Historical comparison confirms the current situation is anomalous in the direction of underpricing, not overpricing. During the 1980s Iran-Iraq tanker war, Brent crude rose from $28 to $42 a 50% increase within six months of major strait disruptions, and that was when Hormuz disruption was threatened and intermittent rather than sustained and near-total. The 1990-91 Gulf War saw crude spike from $17 to $46 as markets priced the risk of complete Middle East supply loss over a period of weeks. The 1973 Arab oil embargo produced a 400% crude price increase on the back of a supply reduction that was quantitatively smaller than what the current strait closure represents in physical barrels withheld.

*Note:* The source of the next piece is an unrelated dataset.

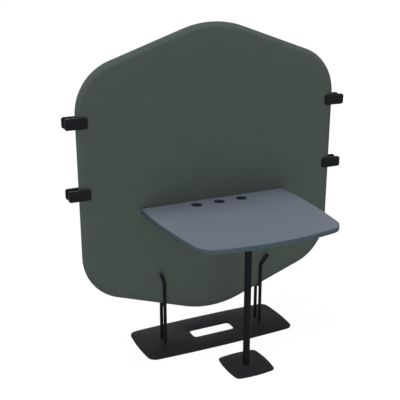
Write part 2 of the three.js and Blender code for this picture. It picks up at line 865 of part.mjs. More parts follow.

In each previous case, the market priced the supply disruption in full within days of its onset. In the current crisis, the market has found a counterweight in Chinese demand destruction of a scale that has no precedent in previous disruptions China imported negligible volumes during the tanker war, the Gulf War, and the embargo. Beijing has become the globe's demand shock absorber precisely because it is now the world's largest single crude importer, capable of adjusting its purchasing volumes by 3-4 million barrels per day in either direction through inventory management alone.
The moment that absorber reverses is the moment the price ceiling lifts. China's strategic petroleum reserves currently hold 90-100 days of import cover; if imports remain at current suppressed levels through summer 2026, that cover declines to 60-70 days by September. National oil companies have announced plans for at least 169 million barrels of additional storage capacity in 2025-2026, capacity that must be filled once built. Seasonal industrial demand in China which historically accelerates in Q3 as manufacturing and construction activity peaks will create refinery throughput requirements that inventory drawdown cannot satisfy indefinitely. The observable early signals will arrive before the official customs data: watch the weekly crude oil tanker loading nominations at Qingdao and Ningbo for acceleration above recent averages, and monitor the Brent-Dubai differential for compression below $2 per barrel, which historically indicates Asian refinery buying is resuming at scale. When those signals appear with Hormuz still functionally closed, with Iranian talks formally ended as of 1 June, with Bab al-Mandeb under active threat, and with Kuwait having signalled its output will not recover quickly even after reopening nothing in the physical supply architecture constrains Brent above $100 or TTF above €55. The current price level is not a market judgment that the crisis is manageable. It is a market judgment that China will continue to not buy. When that judgment proves wrong, European energy bills crude derived fuel costs, gas input costs for industry, aviation fuel for airlines face the repricing that Hormuz alone would have delivered in any previous era of this market.